You've said you believe that Shakespeare was a fraud. What's the most compelling piece of evidence?
There are so many. One, for example: Never ever was one letter found by this man. And you have to ask yourself: A writer who wrote 36 plays would have written at least a note to his wife home in Stratford and said, "How are the kids, babe? What's going on?" Or let her know that his life is going well in Southwark: "I just sold a play to somebody." You know? Another [piece of] evidence for me is, okay, his father was illiterate. So were his two daughters. That's very strange for a writer. Who comes from illiterate parents, went to school, became a learned man — one of the most learned men ever, a true renaissance man — and he doesn't want his kids to read his work? It's quite ridiculous, actually.

You're known for epic films. What do you love about maximalism?
Well, I like big ideas. That's probably what combines Anonymous with my other films. You know, "What if Shakespeare was a fraud?" Or, "What would happen if finally, in one big storm, we get the bill for all the bad things we've done to the environment?" Or, "Godzilla comes to New York." All big ideas, in a way, and you can say them in one sentence. And because of that, they catch me, and I know that's worth a movie, because in a movie, you need something like that. At the end, you have to have a poster and a short 15- or 30-second TV spot, so that's that.

In the future, will we ever see you make a small, quiet, character-driven Roland Emmerich film, with no special effects, where not a lot happens?
I don't know. Time will tell. I have a lot of plans for a lot of movies, but there's not a quiet one with no visual effects in there, because when you know certain things, you want to use what you know and what you're good at. It's also for me a goal to show that you can do a historical film and use visual effects to the effect that it looks bigger, but was cheaper to shoot. A lot of these historical movies are done a lot by theater directors. You know, they come from the theater, which is great because they know how to work with actors. [But] their films are a little bit tight with a lot of close-ups. So I wanted to show that you can actually have the same great performances, the same great dialogue, but in between, you know, see a little bit of the city where you're in. Because the city is a part of the character. It's all kind of a part of the story, and visual effects can help to put this onscreen.

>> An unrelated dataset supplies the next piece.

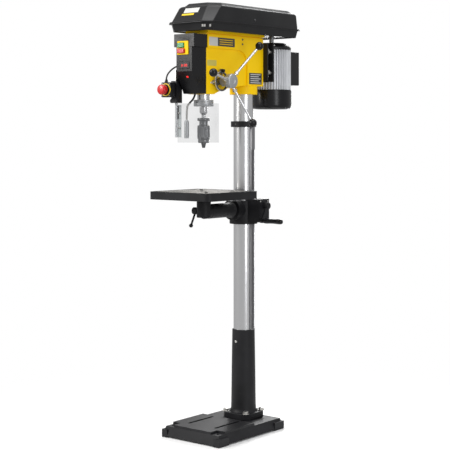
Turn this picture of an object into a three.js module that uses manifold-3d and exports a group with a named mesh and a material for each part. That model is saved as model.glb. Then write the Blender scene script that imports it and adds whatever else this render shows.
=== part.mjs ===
// Floor-standing drill press. Millimetres, +Z up, column axis at X = Y = 0, floor at Z = 0,
// the operator stands at -Y. Each sub-part is one closed solid in its own named mesh.
import * as THREE from 'three';
import { mergeVertices } from 'three/addons/utils/BufferGeometryUtils.js';
import Module from 'manifold-3d';

const wasm = await Module();
wasm.setup();

// ---- driving dimensions ----
const gap = 0.3; // between pieces that touch
const running = 0.5; // round a piece that turns or slides in a bore

const columnR = 40;
const columnWall = 5;
const spindleReach = 249; // column axis to spindle axis
const baseHalfX = 143.5;
const baseFront = -330.4;
const baseBack = 79;
const baseTop = 42;
const baseInset = 12; // draft of the base's sides over their height
const padHigh = 5.5;
const workTop = 51; // machined clamping area on the base
const slotWide = 13;
const slotX = 66;
const flangeHalf = columnR + 27.5;
const flangeHigh = 24;
const pedestalFootR = columnR + 10;
const pedestalTopR = columnR + 5;
const pedestalTop = 394;
const rackWide = 20;
const rackDeep = 10;
const rackTop = 1204;
const rackToothTop = 1116;
const toothPitch = 3 * Math.PI;
const toothDeep = 3.6;
const collarHigh = 23;
const collarR = columnR + 11;

const headBottom = 1368;
const headCollarLow = 1335;
const headTop = 1574;
const headHalfX = 45;
const headWall = 9;
const headRibX = 52; // half width over the raised frame
const headFront = -spindleReach - 38;
const headBack = columnR + 22;
const ribLineZ = 1507;
const columnTop = 1500;
const pinionY = -spindleReach + 36;
const pinionZ = 1380;
const pinionR = 12.5;

const panHalfX = 104;
const panFront = headFront - 63;
const panLow = 1570;
const panRim = 1602;
const panCorner = 30.5;
const sheet = 2.5; // covers' wall
const lidHigh = 66;
const lidPanelHigh = 12;
const lidLean = 44; // how far the lid's front leans back
const lidBackLean = 8;
const panDraft = 6;
const rimLip = 2.4;
const lipOut = 6.5; // the folded rim that the lid closes on
const lipHigh = 3.5;

const idlerY = -40;
const beltStep = 14;
const grooveHigh = 9;
const grooveDeep = 6;
const beltThick = 7.5;
const beltSeat = 0.8; // belt's inner face over the groove's floor
const pulleyZ = 1604;
const spindleSteps = [66, 60, 54, 48];
const idlerSteps = [44, 50, 56, 62];
const motorSteps = [35, 29, 23, 17];
const frontBeltStep = 0;
const rearBeltStep = 2;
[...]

You've said that you think history isn't explored enough in movies. Are there any other stories from the past that you'd love to tell?
I've always wanted to make a movie about a man called Edgar Cayce, who lived at the turn of the century, and was like a clairvoyant, a seer, a healer; he's a very interesting man. And then, the life story of King Tut. It's like an old project of mine.

There's a rumor that you will be directing the film adaptation of Asteroids. Any merit to that?
Well, the merit is that I very much liked the script and was toying with it, but then decided to do my own script called Singularity instead. A little bit inspired by Ray Kurzweil's work. I love his books. Actually, the thing started with one sentence in his Age of Spiritual Machines, where he says, "Maybe one day we will build out of nanoswarms a human body, and scan a brain into it."

Now that 2012 is around the corner, do you anticipate what the Mayans predicted? Are we close to the brink of civilization?
I will say that 2012 was a movie. It was a film. Mainly, it was a modern retelling of Noah's Ark, because Noah also knew a flood will come, and we just used the year 2012 as a tie-in, in a way, so people say, "Oh my God, this happens in like three, four years." It made it very real and visceral. I don't believe in it. But I'm playing it safe and going skiing on the 21st of December, so I can be on a mountain, so in case the wave is coming, I can stay alive. And at least I'm doing something I really love at the end of my life.